These fancy, new video boards are now all the rage at high school football stadiums. They aren’t as big as the “Jaybotron” former Auburn athletics director Jay Jacobs was so proud of installing at Jordan-Hare Stadium, but they are still impossible to ignore at schools like Saraland, St. Paul’s and now Spanish Fort.
The one just installed at UMS-Wright may be the largest in the state. Drivers traveling Old Shell Road might mistake the back of it as a billboard you’d typically see on the interstate.
These boards are good for a few things. They show replays, generate revenue by allowing sponsors to advertise between the action and they are great during the pregame buildup. The best part of that process is the players get to introduce themselves as members of the starting lineup.

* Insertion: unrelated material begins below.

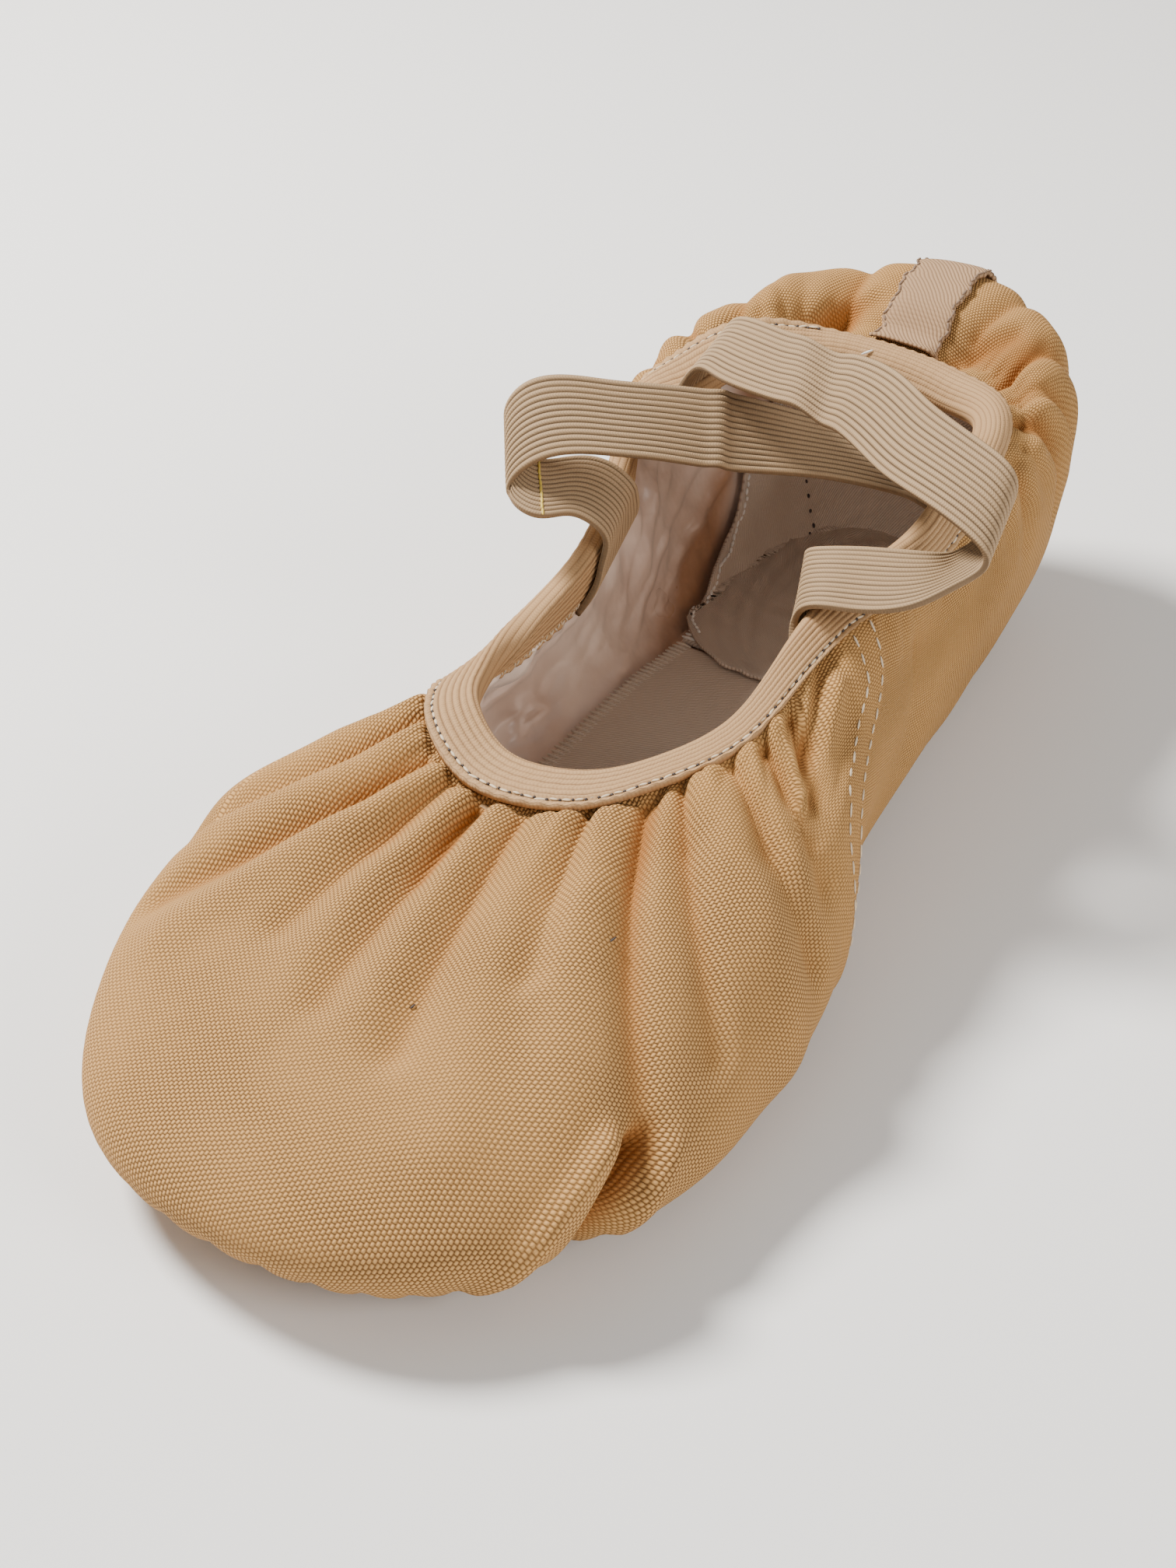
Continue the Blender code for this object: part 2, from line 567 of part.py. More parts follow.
def sewn_end(around, direction):
    """Cross lines of a strap end down the inside of the collar, from its top to its bottom."""
    depth = CANVAS_WALL + CLEARANCE + BINDING_LEAF + CLEARANCE + STRAP_THICKNESS / 2.0
    tiny = 0.002
    edge = shoe_form([around - tiny, around + tiny], [0.0], -depth)[:, 0]
    reach = STRAP_WIDTH / 2.0 * 2.0 * tiny / np.linalg.norm(edge[1] - edge[0])
    share = BAND_SHARE * STRAP_TAIL / BINDING_WIDTH
    downs = np.array([0.1, 0.55, 1.0]) * share
    across = [around + reach * direction, around, around - reach * direction]
    return shoe_form(across, downs, -depth - STRAP_EASE).transpose(1, 0, 2)


def strap_lines(places, first_end, last_end, first_direction):
    """Cross lines of a strap from one sewn end to the other, each of near, middle and far points."""
    size = np.array([LENGTH, COLLAR_WIDTH / 2.0, COLLAR_HEIGHT])
    lines = []
    for place in places:
        near = np.array(place[:3]) * size
        far = np.array(place[3:]) * size
        lines.append(np.array([near, (near + far) / 2.0, far]))
    start = sewn_end(first_end, first_direction)[::-1]
    finish = sewn_end(last_end, -first_direction)
    knots = np.concatenate([start, lines, finish])
    run = np.concatenate([[0.0], np.cumsum(np.linalg.norm(np.diff(knots[:, 1], axis=0), axis=1))])
    return open_spline(run / run[-1], knots, np.linspace(0.0, 1.0, STRAP_STEPS))


def build_strap(name, places, first_end, last_end, first_direction):
    """An elastic strap as one solid ribbon."""
    lines = strap_lines(places, first_end, last_end, first_direction)
    along = np.gradient(lines, axis=0)
    across = unit(lines[:, 2] - lines[:, 0])[:, None, :] + np.zeros_like(lines)
    normal = unit(np.cross(along, across))
    top = lines + normal * STRAP_THICKNESS / 2.0
    bottom = lines - normal * STRAP_THICKNESS / 2.0
    rings = [np.concatenate([top[i], bottom[i][::-1]]) for i in range(len(lines))]
    points, faces = loft(rings, False)
    return shoe_piece(name, points, faces, (0.42, 0.28, 0.17), 0.85)


def build_tape():
    """The twill tape over the back seam, from the rolled collar down to the sole."""
    tiny = 0.002
    downs = np.concatenate([[BAND_SHARE * ROLLED_SHARE + 0.02], RIB_ROWS[2:11]])
    step = np.linalg.norm(shoe_form([tiny], downs)[0] - shoe_form([-tiny], downs)[0], axis=1) / (2.0 * tiny)
    rings = []
    for down, stretch in zip(downs, step):
        reach = TAPE_WIDTH / 2.0 / stretch
        across = np.array([-1.0, -0.33, 0.33, 1.0]) * reach
        low = shoe_form(across, [down], TAPE_EASE)[:, 0]
        high = shoe_form(across, [down], TAPE_EASE + TAPE_THICKNESS)[:, 0]
        rings.append(np.concatenate([low, high[::-1]]))
    points, faces = loft(rings, False)
    return shoe_piece("heel_seam_tape", points, faces, (0.45, 0.29, 0.17), 0.9)


def build_shoe():
    """Builds every piece and sets the shoe's middle over the origin with its pads on the floor."""
    inside = PAD_THICKNESS + CLEARANCE + CANVAS_WALL + INSOLE_EASE
    suede = (0.36, 0.24, 0.15)
    cotton = (0.55, 0.46, 0.38)
    pieces = [
        build_upper(),
        build_binding(),
        build_sheet(
            "outsole_forefoot", FOREPAD_OUTLINE, FOREPAD_START, FOREPAD_LENGTH, FOREPAD_WIDTH,
            0.0, PAD_THICKNESS, suede, 0.95,
        ),
        build_sheet(
            "outsole_heel", HEELPAD_OUTLINE, HEELPAD_START, HEELPAD_LENGTH, HEELPAD_WIDTH,
            0.0, PAD_THICKNESS, suede, 0.95,
        ),
        build_sheet(
            "insole_forefoot", FORE_INSOLE_OUTLINE, FORE_INSOLE_START, FORE_INSOLE_LENGTH,
            FORE_INSOLE_WIDTH, inside, INSOLE_THICKNESS, cotton, 0.9,
        ),
        build_sheet(
            "insole_heel", HEEL_INSOLE_OUTLINE, HEEL_INSOLE_START, HEEL_INSOLE_LENGTH,
            HEEL_INSOLE_WIDTH, inside, INSOLE_THICKNESS, cotton, 0.9,
        ),
        build_strap("strap_over", STRAP_OVER, OVER_FIRST_END, OVER_LAST_END, 1.0),
        build_strap("strap_under", STRAP_UNDER, UNDER_FIRST_END, UNDER_LAST_END, -1.0),
        build_tape(),
    ]
    corners = np.array([vert.co for piece in pieces for vert in piece.data.vertices])
    low = corners.min(axis=0)
    high = corners.max(axis=0)
    shift = np.array([-(low[0] + high[0]) / 2.0, -(low[1] + high[1]) / 2.0, -low[2]])
    for piece in pieces:
        for vert in piece.data.vertices:
            vert.co += Vector(shift)


for existing in list(bpy.data.objects):
    bpy.data.objects.remove(existing, do_unlink=True)
build_shoe()
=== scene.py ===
# %% [markdown]
# Canvas ballet shoe, dressed for the camera
#
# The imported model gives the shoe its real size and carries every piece. This lesson puts cloth,
# elastic, suede and thread over it: the canvas in two cut pieces, a satin lining, the folded collar
# elastic, two ribbed straps, the insole pieces, the suede pads and all the sewing.
# Everything is in metres. The toe points along +X, the wearer's left is +Y and up is +Z.

# %% The frame and the imports
from collections import namedtuple

import bmesh
import bpy
import numpy as np
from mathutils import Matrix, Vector


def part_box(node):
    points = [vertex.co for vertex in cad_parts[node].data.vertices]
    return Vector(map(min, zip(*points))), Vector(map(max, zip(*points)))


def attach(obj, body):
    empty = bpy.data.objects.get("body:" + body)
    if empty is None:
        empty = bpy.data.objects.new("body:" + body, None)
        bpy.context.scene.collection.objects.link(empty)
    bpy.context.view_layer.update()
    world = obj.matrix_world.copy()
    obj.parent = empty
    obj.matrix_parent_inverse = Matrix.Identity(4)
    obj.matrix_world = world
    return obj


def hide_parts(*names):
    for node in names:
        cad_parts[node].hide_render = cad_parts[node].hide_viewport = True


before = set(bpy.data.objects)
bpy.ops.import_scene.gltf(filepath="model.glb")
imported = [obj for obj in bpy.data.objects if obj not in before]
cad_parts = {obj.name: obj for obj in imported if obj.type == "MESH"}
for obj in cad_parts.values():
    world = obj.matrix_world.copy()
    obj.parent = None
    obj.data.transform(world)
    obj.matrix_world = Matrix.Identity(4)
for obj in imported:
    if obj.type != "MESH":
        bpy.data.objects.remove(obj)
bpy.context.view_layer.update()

print("solids:", sorted(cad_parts))

# %% [markdown]
# The sizes of the shoe
#
# The canvas shell is one smooth form. A maker would describe it by its length, ball width and collar,
# and by a set of ribs that run from the collar down the side and under the foot. The same named sizes
# made the solids, so the cloth made from them lies exactly where the solids are.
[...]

The prerecorded messages go something like this: Joe Smith, senior, safety, No. 12. Except at UMS-Wright each introduction includes this one more piece of information about each player: how many years each player has attended UMS-Wright.
For a huge majority of the players that means first grade or even kindergarten. There are certainly some who transfer into the private school in middle school, and some of those are stars on the football team.
But there is a tiny percentage of players who transferred in after starting high school. That’s true on this year’s team, which has won a state-best 22 straight games, and it’s been true during the almost 20 years of this Bulldog dynasty that now includes seven state championships since 2001 and 17 region titles since 1996.
The same is true for other successful private schools, where there are very few examples of star high school players transferring in.
There are certainly no examples of players beginning the season at one school then competing for another school in the same season such has been the case with some public school-to-public school transfers. There’s even the recent example of a star player playing against the same opponent twice in the same regular season because of a midseason transfer.
That last example spits in the face of what high school sports are supposed to be about. But if the protocol is followed – such as the entire family establishing new residency in the new school district – there is nothing illegal about the practice.
That brings us to the case of the 2019 Daphne Trojans, who are now officially 0-3 and on the brink of having their consecutive playoff streak snapped at 21 years. The Trojans haven’t missed the playoffs since 1997.
This wasn’t supposed to be the year that streak was broken, especially after Daphne so completely dominated rival Spanish Fort in Week 2. But the 35-7 win was forfeited when Daphne was found to have played an ineligible player.
The Trojans lost not because they were trying to cheat. They lost because of a clerical error.
Here’s the short version of what happened. A high school player decided to transfer from UMS-Wright to Daphne. He could legally play the first year after arriving at Daphne. But he wasn’t allowed to play in the Daphne spring game prior to the 2019 – 2020 school year beginning. He did play in the meaningless scrimmage, which meant he should have been suspended for the first two games of the following season. He missed the opening game because of injury but then played in Game 2 against Spanish Fort.
When made aware of the mistake, Daphne head coach and athletics director Kenny King announced the Trojans would forfeit the biggest win of his coaching career. In his statement about the forfeiture, King said “it matters not who reported the violation.”
Many people disagree with that assessment. In fact, how this information came to light is at the center of this ugly controversy.
But King is right that the responsibility is his to make sure every player on the roster is eligible. The Alabama High School Athletic Association rule could not be more clear about when the player in question was legally cleared to participate for the Trojans.
King the athletic director let down King the football coach and his players.
There’s a reason why the practice of football coaches also serving as athletics directors is now a thing of the past at the college level. The same should be true in high school, where very few people are able to juggle both jobs effectively.
In the aftermath of the forfeiture to Spanish Fort, Daphne was not competitive in a loss to No. 1 Saraland, which would have been a solid favorite over the Trojans even without the distractions of the week.
Can the Trojans turn the season around? It’s going to be difficult, in part because there is still so much talk about the win over Spanish Fort that wasn’t.
That’s sad for a group of kids who worked so hard to convincingly beat their rivals. Winning or losing games because of bookkeeping can’t be what any reasonable person wants to see high school sports become.